» **Brief**
Output, please, exactly those lines of the listing that come before the line with "tail_tilt = 14", along with that line itself.

» **Recorded data**
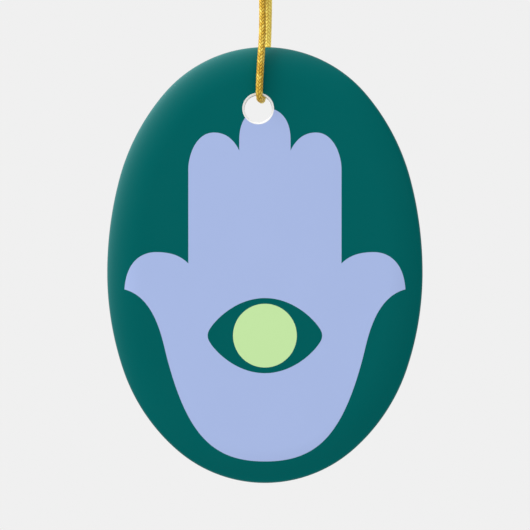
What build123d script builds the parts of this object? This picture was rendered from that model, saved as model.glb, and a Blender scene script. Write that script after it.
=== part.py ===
from build123d import *
import os
from math import cos, pi, radians, sin, sqrt, tan

os.makedirs("parts", exist_ok=True)

# A porcelain disc with a printed hamsa, hung on a doubled cord.
# Lengths are in millimetres and angles in degrees. The printed front faces -Y and +Z is up.
# The origin is the top of the cord's loop, right under its knot, where a hook or twig carries it.

# Disc: an oval of tangent arcs, three to a quadrant, with its widest row below the middle
half_width = 27.5
top_height = 39.3
bottom_height = 36.7
top_end_share = 0.84
bottom_end_share = 0.849
top_angles = (49.7, 75.3)
bottom_angles = (41.3, 71.5)
disc_thickness = 4.0

# Rim: a pillowed edge on both faces, a bevel that a large radius blends away and a small one ends
bevel_width = 3.2
bevel_depth = 1.15
blend_radius = 15.0
nose_radius = 0.95

# Print: a thin fired layer, flush in the front, that wraps the rim
print_thickness = 0.15
print_wrap = 1.9

# Cord hole, a little left of the centre line, with a rounded lip that stays unprinted
hole_diameter = 4.8
hole_drop = 10.8
hole_shift = 1.17
lip_radius = 0.3
lip_flat = 0.05

# Cord: one tight length, from the knot down the front, through the hole and up the back
cord_diameter = 1.1
cord_clearance = 0.2
hang_drop = 13.0
disc_shift = 0.12
strand_spacing = 1.14
pair_length = 2.0
release_drop = 2.4
release_front_shift = 0.74
release_back_shift = 0.5
bight_front_shift = 0.2
bight_back_shift = 0.75
run_share = 0.45

# Knot: both ends tied together, with two short ends left standing
knot_height = 4.4
knot_foot_radius = 1.25
knot_waist_radius = 1.6
wrap_radius = 1.45
wrap_places_share = (0.3, 0.55, 0.74)
wrap_tilts = (16, 16, -22)
tail_length = 6.5
tail_tilt = 14

# Hand: its right half from the heel up, as curves through shares of the disc's sizes. Across is a
# share of the half width; up is a share of the top height, or below zero of the bottom height.
# Each row gives the rest of one curve's control points, or the far end of a straight stretch.
hand_start_share = (0, -0.895)
hand_curve_shares = (
    ((0.327, -0.895), (0.488, -0.774), (0.618, -0.407)),
    ((0.646, -0.328), (0.688, -0.118), (0.888, -0.080)),
    ((0.881, 0.022), (0.811, 0.090), (0.687, 0.090)),
    ((0.584, 0.090), (0.528, 0.070), (0.484, 0.040)),
    ((0.484, 0.457),),
    ((0.484, 0.516), (0.437, 0.619), (0.322, 0.619)),
    ((0.247, 0.619), (0.196, 0.588), (0.162, 0.539)),
    ((0.162, 0.586),),
    ((0.162, 0.706), (0.056, 0.729), (0, 0.729)),
)

# Eye: a quarter of its almond in the same shares, from its top to its corner, and its iris, which
# is a share of the almond's half height
eye_top_share = -0.121
eye_middle_share = -0.299
eye_curve_shares = (
    ((0.190, eye_top_share), (0.327, -0.234), (0.354, -0.275)),
    ((0.362, -0.287), (0.362, -0.297), (0.362, eye_middle_share)),
)
iris_share = 0.848

# Places worked out from the sizes above
right_angle = 90
cord_radius = cord_diameter / 2
hole_radius = hole_diameter / 2
lip_outer_radius = hole_radius + lip_radius + lip_flat
disc_x = -disc_shift
disc_z = -hang_drop - top_height
hole_x = disc_x - hole_shift
hole_z = -hang_drop - hole_drop


def face_plane(depth):
    """Plane seen from the front, centred on the disc's widest row, this deep behind the front face."""
    return Plane(origin=(disc_x, depth - disc_thickness / 2, disc_z), x_dir=(1, 0, 0), z_dir=(0, -1, 0))


def oval_face(depth, inset):
    """The disc's oval, drawn in by the inset.

    In each quadrant the end, shoulder and side arcs share tangents where they meet. The end arc's
    radius is given, and the other two follow from the width and height that the arcs must span.
    """
    with BuildSketch(face_plane(depth)) as oval:
        with BuildLine():
            quadrants = (
                (1, top_height, top_end_share, top_angles),
                (-1, bottom_height, bottom_end_share, bottom_angles),
            )
            for up, height, end_share, (end_angle, shoulder_angle) in quadrants:
                first = radians(end_angle)
                second = radians(shoulder_angle)
                end_radius = end_share * half_width
                across = half_width - end_radius * sin(first)
                along = height - end_radius * (1 - cos(first))
                shoulder_across = sin(second) - sin(first)
                shoulder_along = cos(first) - cos(second)
                side_across = 1 - sin(second)
                side_along = cos(second)
                scale = shoulder_across * side_along - side_across * shoulder_along
                shoulder_radius = (across * side_along - side_across * along) / scale
                side_radius = (shoulder_across * along - shoulder_along * across) / scale
                end_centre = Vector(0, up * (height - end_radius))
                shoulder_step = end_radius - shoulder_radius
                shoulder_centre = end_centre + Vector(sin(first), up * cos(first)) * shoulder_step
                side_centre = Vector(half_width - side_radius, 0)
                end_start = up * right_angle
                shoulder_start = up * (right_angle - end_angle)
                side_start = up * (right_angle - shoulder_angle)
                CenterArc(end_centre, end_radius - inset, end_start, shoulder_start - end_start)
                CenterArc(
                    shoulder_centre,
                    shoulder_radius - inset,
                    shoulder_start,
                    side_start - shoulder_start,
                )
                CenterArc(side_centre, side_radius - inset, side_start, -side_start)
            mirror(about=Plane.YZ)
        make_face()
    return oval.sketch


def hole_face(depth, radius):
    """A circle on the cord hole's axis."""
    with BuildSketch(face_plane(depth)) as circle:
        with Locations((-hole_shift, top_height - hole_drop)):
            Circle(radius)
    return circle.sketch


def disc_point(shares):
    """A point of the printed figure, from its shares of the disc's sizes."""
    across, up = shares
    return Vector(across * half_width, up * (top_height if up > 0 else bottom_height))


def draw_curves(start_share, curve_shares):
    """Draws curves and straight stretches end to end, a row of shares for each."""
    start = disc_point(start_share)
    for row in curve_shares:
        points = [disc_point(shares) for shares in row]
        if len(points) == 1:
            Line(start, points[0])
        else:
            Bezier(start, *points)
        start = points[-1]


def hand_face(depth):
    """The hand: three fingers between two short outward thumbs, the same on both sides."""
    with BuildSketch(face_plane(depth)) as hand:
        with BuildLine():
            draw_curves(hand_start_share, hand_curve_shares)
            mirror(about=Plane.YZ)
        make_face()
    return hand.sketch


def eye_face(depth):
    """The eye's almond, with softly pointed corners, the same in all four quarters."""
    middle = disc_point((0, eye_middle_share))
    with BuildSketch(face_plane(depth)) as almond:
        with BuildLine():
            draw_curves((0, eye_top_share), eye_curve_shares)
            mirror(about=Plane.YZ)
            mirror(about=Plane(origin=middle, z_dir=(0, 1, 0)))
        make_face()
    return almond.sketch


def iris_face(depth):
    """The iris, a circle at the almond's middle."""
    middle = disc_point((0, eye_middle_share))
    top = disc_point((0, eye_top_share))
    with BuildSketch(face_plane(depth)) as iris:
        with Locations(middle):
            Circle(iris_share * (top - middle).length)
    return iris.sketch


def soften_rim(block, front, inset):
    """Bevels one face's rim, then rounds the bevel's outer edge and blends its inner one."""
    face = block.faces().sort_by(Axis.Y)[0 if front else -1]
    chamfer(face.edges(), bevel_width, bevel_depth, reference=face)
    rows = block.edges().filter_by(GeomType.CIRCLE).group_by(Axis.Y)
    fillet(rows[1 if front else -2], nose_radius - inset)
    face = block.faces().sort_by(Axis.Y)[0 if front else -1]
    fillet(face.edges(), blend_radius - inset)


# Disc: the front is drawn in by the print's thickness, down to the step where the print ends
with BuildPart() as ceramic_disc:
    extrude(oval_face(disc_thickness, 0), amount=disc_thickness - print_wrap)
    soften_rim(ceramic_disc, False, 0)
    extrude(oval_face(print_wrap, print_thickness), amount=print_wrap - print_thickness)
    soften_rim(ceramic_disc, True, print_thickness)
    extrude(hole_face(print_wrap, lip_outer_radius), amount=print_wrap)
    extrude(hole_face(disc_thickness, hole_radius), amount=disc_thickness, mode=Mode.SUBTRACT)
    bore = ceramic_disc.faces().filter_by(GeomType.CYLINDER).sort_by(SortBy.RADIUS)[0]
    fillet(bore.edges().filter_by(GeomType.CIRCLE), lip_radius)

# Printed layer: what is left in front of the drawn-in face, open round the hole's lip
with BuildPart() as print_coat:
    extrude(oval_face(print_wrap, 0), amount=print_wrap)
    soften_rim(print_coat, True, 0)
    extrude(hole_face(print_wrap, lip_outer_radius), amount=print_wrap, mode=Mode.SUBTRACT)
    add(ceramic_disc.part, mode=Mode.SUBTRACT)

# Ground colour: the whole layer round the hand
with BuildPart() as ground_print:
    add(print_coat.part)
    extrude(hand_face(print_wrap), amount=print_wrap, mode=Mode.SUBTRACT)

# Hand colour: the layer inside the hand, open where the eye is
with BuildPart() as hand_print:
    add(print_coat.part)
    extrude(hand_face(print_wrap), amount=print_wrap, mode=Mode.INTERSECT)
    extrude(eye_face(print_wrap), amount=print_wrap, mode=Mode.SUBTRACT)

# Eye colour: the almond round the iris
with BuildPart() as eye_print:
    add(print_coat.part)
    extrude(eye_face(print_wrap), amount=print_wrap, mode=Mode.INTERSECT)
    extrude(iris_face(print_wrap), amount=print_wrap, mode=Mode.SUBTRACT)

# Iris colour: the circle in the almond
with BuildPart() as iris_print:
    add(print_coat.part)
    extrude(iris_face(print_wrap), amount=print_wrap, mode=Mode.INTERSECT)

# Cord route: the bight hangs the disc from the hole's upper wall and leans right towards the back
strand_depth = disc_thickness / 2 + cord_clearance + cord_radius
bight_reach = hole_radius - cord_clearance - cord_radius
bight_front_z = hole_z + sqrt(bight_reach**2 - bight_front_shift**2)
bight_back_z = hole_z + sqrt(bight_reach**2 - bight_back_shift**2)
release_z = -hang_drop - release_drop
cord_points = [
    Vector(-strand_spacing / 2, 0, 0),
    Vector(-strand_spacing / 2, 0, -pair_length),
    Vector(-release_front_shift, -strand_depth, release_z),
    Vector(hole_x + bight_front_shift, -strand_depth, bight_front_z),
    Vector(hole_x + bight_back_shift, strand_depth, bight_back_z),
    Vector(release_back_shift, strand_depth, release_z),
    Vector(strand_spacing / 2, 0, -pair_length),
    Vector(strand_spacing / 2, 0, 0),
]

# Cord bends: tight round the hole's lip, and as wide as the runs allow everywhere else
lip_bend = lip_radius + cord_clearance + cord_radius
bend_radii = []
for before, corner, after in zip(cord_points, cord_points[1:], cord_points[2:]):
    shorter_run = min((corner - before).length, (after - corner).length)
    turn = (corner - before).get_angle(after - corner)
    bend_radii.append(run_share * shorter_run / tan(radians(turn / 2)))
bend_radii[2] = lip_bend
bend_radii[3] = lip_bend

with BuildPart() as hanging_cord:
    with BuildLine() as cord_route:
        FilletPolyline(*cord_points, radius=bend_radii)
    with BuildSketch(Plane(origin=cord_route.line @ 0, z_dir=cord_route.line % 0)):
        Circle(cord_radius)
    sweep()

# Knot: a waisted core with three slanted wraps, flat underneath where the strands enter
with BuildPart() as cord_knot:
    with BuildSketch(Plane.XZ):
        with BuildLine():
            Line((0, 0), (knot_foot_radius, 0))
            waist = (knot_waist_radius, knot_height / 2)
            ThreePointArc((knot_foot_radius, 0), waist, (knot_foot_radius, knot_height))
            Line((knot_foot_radius, knot_height), (0, knot_height))
            Line((0, knot_height), (0, 0))
        make_face()
    revolve(axis=Axis.Z)
    for place_share, tilt in zip(wrap_places_share, wrap_tilts):
        with Locations(Location((0, 0, place_share * knot_height), (0, tilt, 0))):
            Torus(wrap_radius, cord_radius)
    for side in (-1, 1):
        root = Vector(side * strand_spacing / 2, 0, knot_height - cord_radius)
        lean = Vector(side * sin(radians(tail_tilt)), 0, cos(radians(tail_tilt)))
        with BuildSketch(Plane(origin=root, z_dir=lean)):
            Circle(cord_radius)
        extrude(amount=tail_length)

pieces = {
    "ceramic_disc": ceramic_disc,
    "ground_print": ground_print,
    "hand_print": hand_print,
    "eye_print": eye_print,
    "iris_print": iris_print,
    "hanging_cord": hanging_cord,
    "cord_knot": cord_knot,
}
for name, piece in pieces.items():
    piece.part.label = name
    export_step(piece.part, f"parts/{name}.step")

# Printed facts: the cord's bends and volume, and the swing's axis at the middle of the bight
pivot = (cord_points[3] + cord_points[4]) / 2
cord_length = cord_route.wires()[0].length
cord_volume = pi * cord_radius**2 * cord_length
print("cord bend radii", [round(radius, 2) for radius in bend_radii])
print("cord length", round(cord_length, 2))
print("cord volume", round(hanging_cord.part.volume, 3), "section times length", round(cord_volume, 3))
print("swing axis at", [round(value, 3) for value in pivot])
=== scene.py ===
import math
import bmesh
import bpy
import numpy as np
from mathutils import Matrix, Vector, geometry


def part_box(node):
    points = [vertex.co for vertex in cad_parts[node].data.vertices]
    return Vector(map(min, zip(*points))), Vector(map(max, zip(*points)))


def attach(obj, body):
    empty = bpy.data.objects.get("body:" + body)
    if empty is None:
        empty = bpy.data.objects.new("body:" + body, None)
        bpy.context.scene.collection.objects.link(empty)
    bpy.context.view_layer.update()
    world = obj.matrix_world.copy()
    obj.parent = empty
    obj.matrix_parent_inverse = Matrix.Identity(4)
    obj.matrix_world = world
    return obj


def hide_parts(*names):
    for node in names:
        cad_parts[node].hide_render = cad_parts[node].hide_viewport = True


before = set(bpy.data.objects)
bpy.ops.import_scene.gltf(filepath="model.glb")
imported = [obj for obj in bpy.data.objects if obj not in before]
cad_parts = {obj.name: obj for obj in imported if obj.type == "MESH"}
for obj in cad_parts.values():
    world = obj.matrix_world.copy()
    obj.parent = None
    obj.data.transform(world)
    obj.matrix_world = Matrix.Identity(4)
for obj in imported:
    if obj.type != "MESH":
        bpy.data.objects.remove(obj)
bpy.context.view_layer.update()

scene = bpy.context.scene

# Porcelain disc. The real one is a pressed oval of white porcelain, 4 mm thick, pillowed at the rim
# on both faces, with one small drilled hole whose lip the clear glaze rounds. Its front is sunk by
# the thickness of the printed layers, apart from the bare lip of the hole, which comes up flush.
HALF_WIDTH = 0.0275
TOP_HEIGHT = 0.0393
BOTTOM_HEIGHT = 0.0367
DISC_THICKNESS = 0.004
PRINT_THICKNESS = 0.00015
PRINT_WRAP = 0.0019
PILLOW_WIDTH = 0.006
END_SHARE = {"top": 0.84, "bottom": 0.849}
END_ANGLE = {"top": math.radians(49.7), "bottom": math.radians(41.3)}
SHOULDER_ANGLE = {"top": math.radians(75.3), "bottom": math.radians(71.5)}
HOLE_SHIFT = 0.00117
HOLE_DROP = 0.0108
HOLE_RADIUS = 0.0024
LIP_RADIUS = 0.0003
LIP_OUTER_RADIUS = 0.00275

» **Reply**
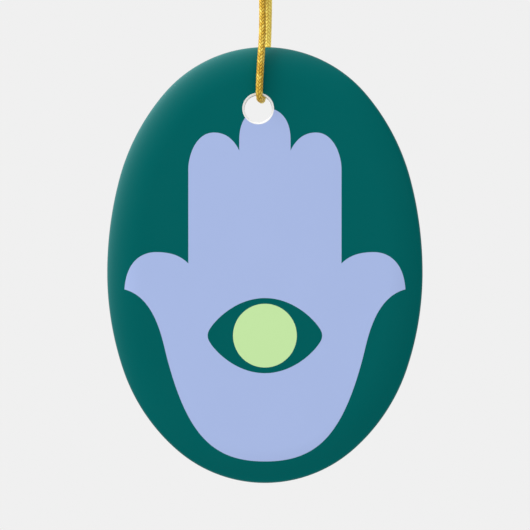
What build123d script builds the parts of this object? This picture was rendered from that model, saved as model.glb, and a Blender scene script. Write that script after it.
=== part.py ===
from build123d import *
import os
from math import cos, pi, radians, sin, sqrt, tan

os.makedirs("parts", exist_ok=True)

# A porcelain disc with a printed hamsa, hung on a doubled cord.
# Lengths are in millimetres and angles in degrees. The printed front faces -Y and +Z is up.
# The origin is the top of the cord's loop, right under its knot, where a hook or twig carries it.

# Disc: an oval of tangent arcs, three to a quadrant, with its widest row below the middle
half_width = 27.5
top_height = 39.3
bottom_height = 36.7
top_end_share = 0.84
bottom_end_share = 0.849
top_angles = (49.7, 75.3)
bottom_angles = (41.3, 71.5)
disc_thickness = 4.0

# Rim: a pillowed edge on both faces, a bevel that a large radius blends away and a small one ends
bevel_width = 3.2
bevel_depth = 1.15
blend_radius = 15.0
nose_radius = 0.95

# Print: a thin fired layer, flush in the front, that wraps the rim
print_thickness = 0.15
print_wrap = 1.9

# Cord hole, a little left of the centre line, with a rounded lip that stays unprinted
hole_diameter = 4.8
hole_drop = 10.8
hole_shift = 1.17
lip_radius = 0.3
lip_flat = 0.05

# Cord: one tight length, from the knot down the front, through the hole and up the back
cord_diameter = 1.1
cord_clearance = 0.2
hang_drop = 13.0
disc_shift = 0.12
strand_spacing = 1.14
pair_length = 2.0
release_drop = 2.4
release_front_shift = 0.74
release_back_shift = 0.5
bight_front_shift = 0.2
bight_back_shift = 0.75
run_share = 0.45

# Knot: both ends tied together, with two short ends left standing
knot_height = 4.4
knot_foot_radius = 1.25
knot_waist_radius = 1.6
wrap_radius = 1.45
wrap_places_share = (0.3, 0.55, 0.74)
wrap_tilts = (16, 16, -22)
tail_length = 6.5
tail_tilt = 14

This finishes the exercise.